Unique to the myth of the Chupacabra is that the most common support for its existence comes from dead bodies locals have either found or shot themselves, the first corpse of a Chupacabra was supposedly being found in 2000. Extensive DNA testing, however, has named these as Coyotes, Dogs and Racoons, usually, with Mange, one alleged Chupacabra even turned out to be a fish. Phyllis Canion is one of the people claiming to have killed a Chupacabra. After failing to catch it on camera, she caught a dead Chupacabra that had been eating her chickens in 2007, and has since had her catch stuffed. She explains the contradictory DNA evidence by suggesting Chupacabra are a rare species of Coyote that live underground. Benjamin Redford describes Texas as a “Chupacabra Factory” and is another active researcher in the legend of El Chupacabra, but with a much less bias view, he spent five years investigating the beast and found simple explanations the most plausible, that the dead livestock can be held accountable to any given wild dog who doesn’t know how to hunt properly.

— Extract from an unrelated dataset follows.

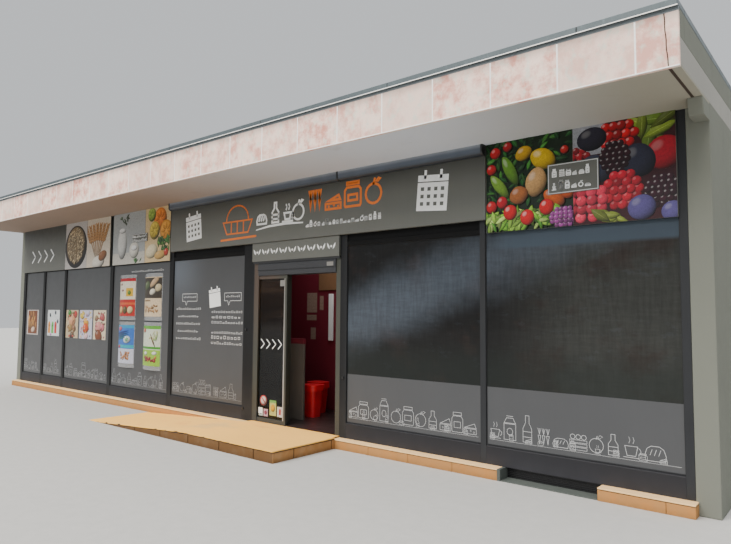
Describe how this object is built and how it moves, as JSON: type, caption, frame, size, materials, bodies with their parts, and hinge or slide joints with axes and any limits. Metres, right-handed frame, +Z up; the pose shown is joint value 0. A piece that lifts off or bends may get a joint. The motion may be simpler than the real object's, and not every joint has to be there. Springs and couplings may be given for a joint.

(Phyllis Canion's stuffed 'Chupacabra')


 Some of the most famous pictures used as evidence, specifically the ‘Chupacabra head on a fence’ (seen below) are easily explained, in 2003 Charlie White took a series of photographs of ‘accidental encounters’ with monsters in urban settings to comment on the torment of society. Many of the mutilated livestock has also been put down to the work of satanic cults, given the surgical precision of the removed organs, eyeballs and tongues – it seems unlikely to be the work of animals. But c’mon, where’s the fun in plausible. Alternative explanations for El Chupacabra has suggested they are a result of secret US government genetic testing, or are extra-terrestrial, considering alien sightings are among the highest in Puerto Rico. 


(Chupacabra head on a fence: Charlie White: 2003)


How do you kill it? Well, clearly there are plenty of Texans who think you can shoot it down like any other animal, but the Chupacabra has also fought Jackie Chan in the ‘Adventures of Jackie Chan’ where it is presented as a werewolf-like curse, with Chan’s friend turning into a Chupacabra on the night of the full moon. Admittedly, this might not be a complete oversimplification of the myth, as they do share some similarities. Werewolves have also been blamed for the death of livestock, drained blood and missing organs over the centuries, however, this applies to most mythical creatures. Other than the additional theory that Chupacabra can shapeshift, there is little other evidence that they could be sitting next to us on the bus.